__Aim__:
Copy each line of the listing below exactly.

__Material provided__:

--------

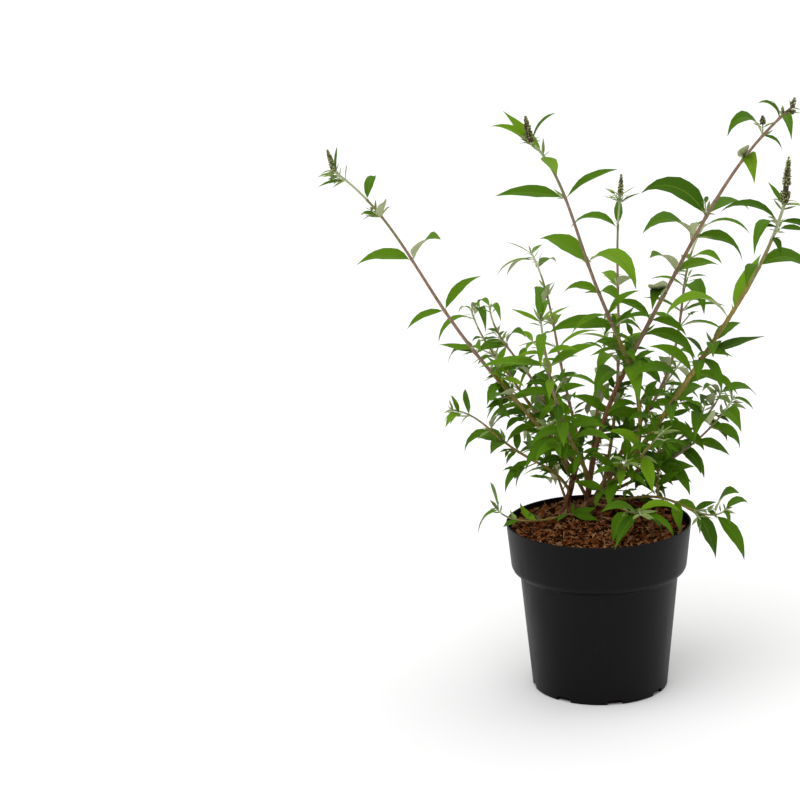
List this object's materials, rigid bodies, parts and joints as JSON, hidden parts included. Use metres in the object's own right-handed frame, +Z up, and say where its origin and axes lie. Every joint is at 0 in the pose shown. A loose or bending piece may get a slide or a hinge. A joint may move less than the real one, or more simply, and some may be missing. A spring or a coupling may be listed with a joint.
{
  "type": "potted butterfly bush",
  "caption": "Young butterfly bush in green bud: arching canes of narrow leaves from a short woody stump, in a round black nursery pot of potting bark.",
  "frame": {"origin": "centre of the pot's flat underside", "axes": "+Z up through the pot, +X to the right of the front view, +Y away from the front view"},
  "size_m": [0.4907, 0.3381, 0.6132],
  "materials": {
    "pot_plastic": "fine matt, soft sheen",
    "potting_bark": "rough moist bark",
    "young_wood": "dull bark",
    "foliage": "soft matt leaf"
  },
  "bodies": {
    "root": {"pot": "pot_plastic", "soil": "potting_bark", "stump": "young_wood", "bough_far_left": "young_wood", "bough_strong_right": "young_wood", "bough_left_centre": "young_wood", "bough_top_right": "young_wood", "bough_centre": "young_wood", "bough_thin_left": "young_wood", "bough_behind_right": "young_wood", "bough_low_left": "young_wood", "bough_outer_left": "young_wood", "bough_inner_left": "young_wood", "bough_leafy_left": "young_wood", "bough_right_low_upper": "young_wood", "bough_right_low": "young_wood", "bough_trailing_left": "young_wood", "bough_front_right": "young_wood", "bough_rim_right": "young_wood", "bough_small_right": "young_wood", "bough_upright_right": "young_wood", "bough_base_left": "young_wood", "bough_base_right": "young_wood", "bough_back_left": "young_wood", "bough_back": "young_wood", "bough_back_right": "young_wood", "bough_back_low": "young_wood", "shoot_far_left": "foliage", "shoot_strong_right": "foliage", "shoot_left_centre": "foliage", "shoot_top_right": "foliage", "shoot_centre": "foliage", "shoot_thin_left": "foliage", "shoot_behind_right": "foliage", "shoot_low_left": "foliage", "shoot_outer_left": "foliage", "shoot_inner_left": "foliage", "shoot_leafy_left": "foliage", "shoot_right_low_upper": "foliage", "shoot_right_low": "foliage", "shoot_trailing_left": "foliage", "shoot_front_right": "foliage", "shoot_rim_right": "foliage", "shoot_small_right": "foliage", "shoot_upright_right": "foliage", "shoot_base_left": "foliage", "shoot_base_right": "foliage", "shoot_back_left": "foliage", "shoot_back": "foliage", "shoot_back_right": "foliage", "shoot_back_low": "foliage"}
  },
  "joints": []
}
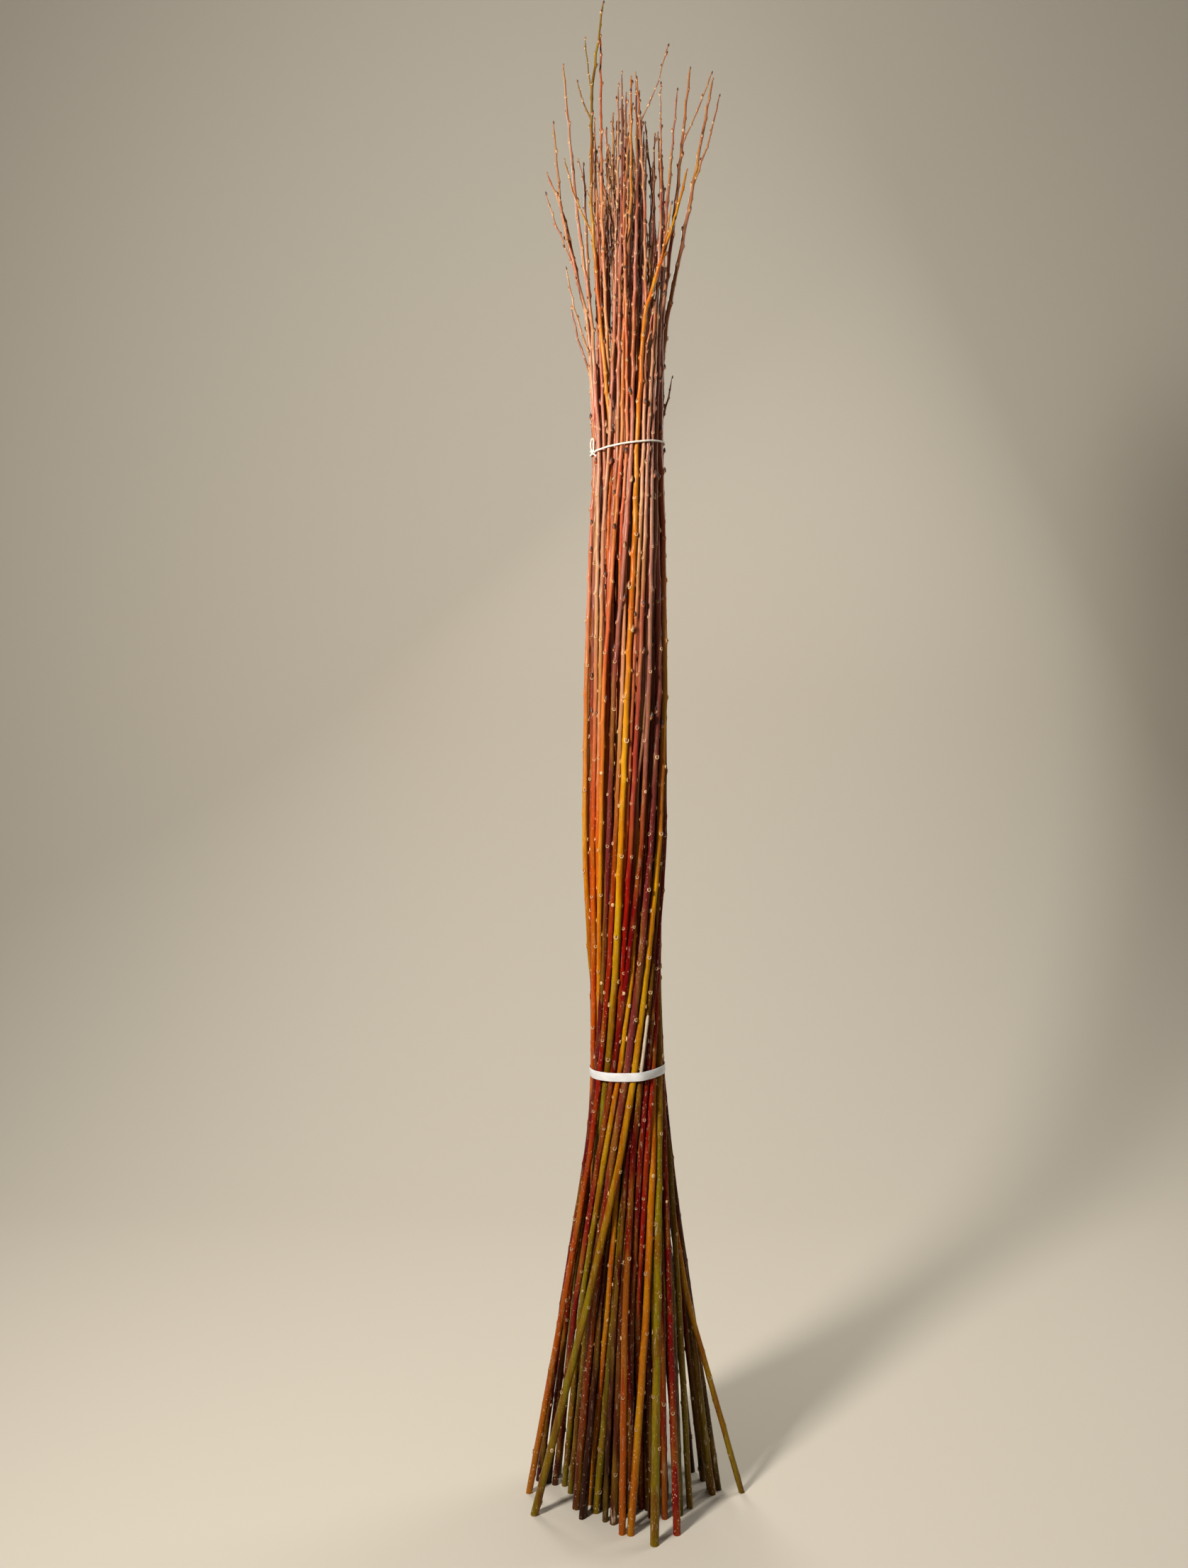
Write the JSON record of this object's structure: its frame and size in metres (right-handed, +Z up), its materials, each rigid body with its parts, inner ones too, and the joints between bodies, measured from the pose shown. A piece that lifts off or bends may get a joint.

--------

__Task answer__:
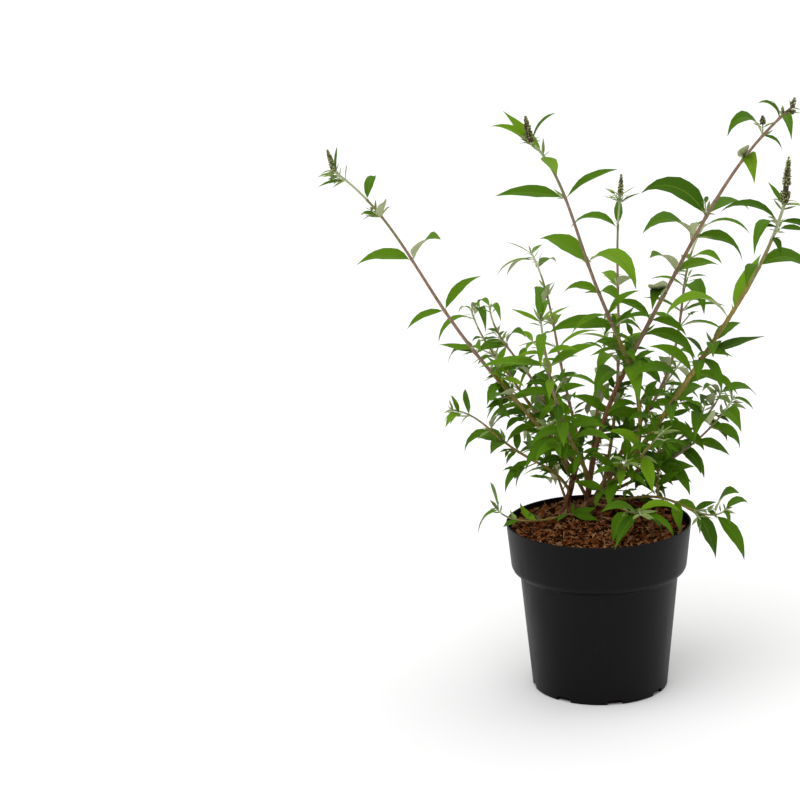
List this object's materials, rigid bodies, parts and joints as JSON, hidden parts included. Use metres in the object's own right-handed frame, +Z up, and say where its origin and axes lie. Every joint is at 0 in the pose shown. A loose or bending piece may get a slide or a hinge. A joint may move less than the real one, or more simply, and some may be missing. A spring or a coupling may be listed with a joint.
{
  "type": "potted butterfly bush",
  "caption": "Young butterfly bush in green bud: arching canes of narrow leaves from a short woody stump, in a round black nursery pot of potting bark.",
  "frame": {"origin": "centre of the pot's flat underside", "axes": "+Z up through the pot, +X to the right of the front view, +Y away from the front view"},
  "size_m": [0.4907, 0.3381, 0.6132],
  "materials": {
    "pot_plastic": "fine matt, soft sheen",
    "potting_bark": "rough moist bark",
    "young_wood": "dull bark",
    "foliage": "soft matt leaf"
  },
  "bodies": {
    "root": {"pot": "pot_plastic", "soil": "potting_bark", "stump": "young_wood", "bough_far_left": "young_wood", "bough_strong_right": "young_wood", "bough_left_centre": "young_wood", "bough_top_right": "young_wood", "bough_centre": "young_wood", "bough_thin_left": "young_wood", "bough_behind_right": "young_wood", "bough_low_left": "young_wood", "bough_outer_left": "young_wood", "bough_inner_left": "young_wood", "bough_leafy_left": "young_wood", "bough_right_low_upper": "young_wood", "bough_right_low": "young_wood", "bough_trailing_left": "young_wood", "bough_front_right": "young_wood", "bough_rim_right": "young_wood", "bough_small_right": "young_wood", "bough_upright_right": "young_wood", "bough_base_left": "young_wood", "bough_base_right": "young_wood", "bough_back_left": "young_wood", "bough_back": "young_wood", "bough_back_right": "young_wood", "bough_back_low": "young_wood", "shoot_far_left": "foliage", "shoot_strong_right": "foliage", "shoot_left_centre": "foliage", "shoot_top_right": "foliage", "shoot_centre": "foliage", "shoot_thin_left": "foliage", "shoot_behind_right": "foliage", "shoot_low_left": "foliage", "shoot_outer_left": "foliage", "shoot_inner_left": "foliage", "shoot_leafy_left": "foliage", "shoot_right_low_upper": "foliage", "shoot_right_low": "foliage", "shoot_trailing_left": "foliage", "shoot_front_right": "foliage", "shoot_rim_right": "foliage", "shoot_small_right": "foliage", "shoot_upright_right": "foliage", "shoot_base_left": "foliage", "shoot_base_right": "foliage", "shoot_back_left": "foliage", "shoot_back": "foliage", "shoot_back_right": "foliage", "shoot_back_low": "foliage"}
  },
  "joints": []
}
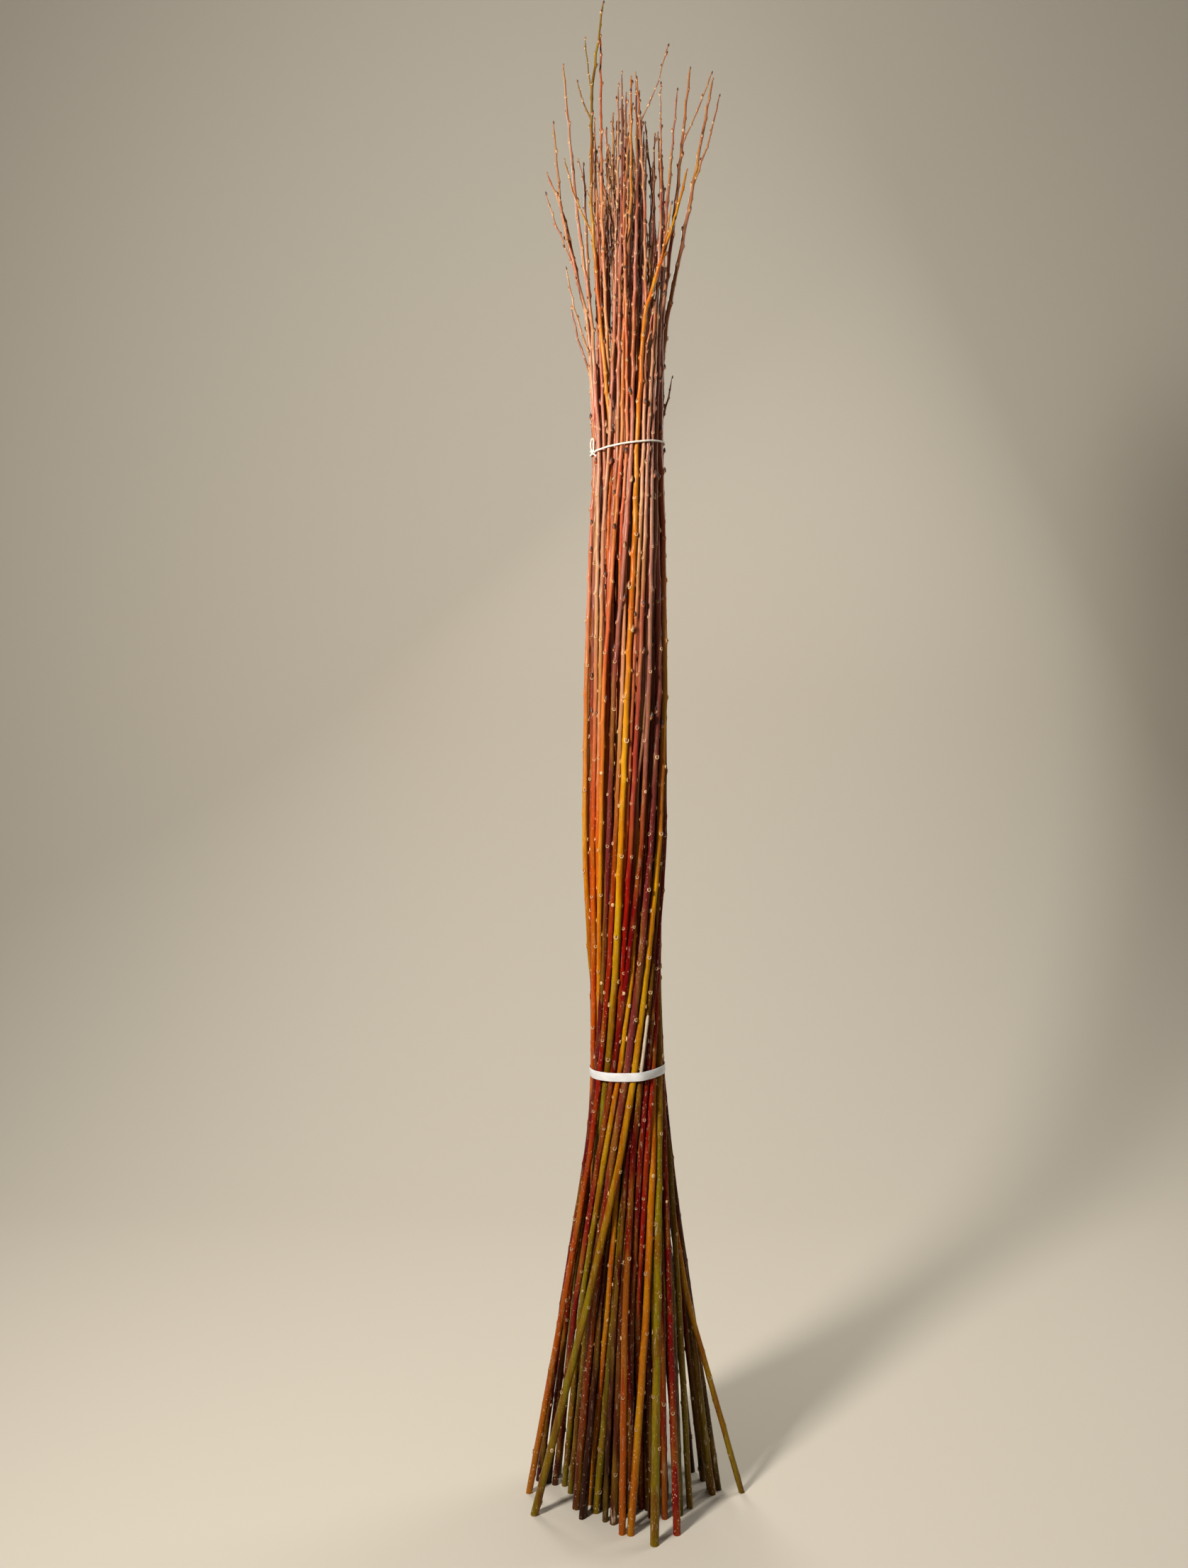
Write the JSON record of this object's structure: its frame and size in metres (right-handed, +Z up), its materials, each rigid body with its parts, inner ones too, and the joints between bodies, measured from the pose shown. A piece that lifts off or bends may get a joint.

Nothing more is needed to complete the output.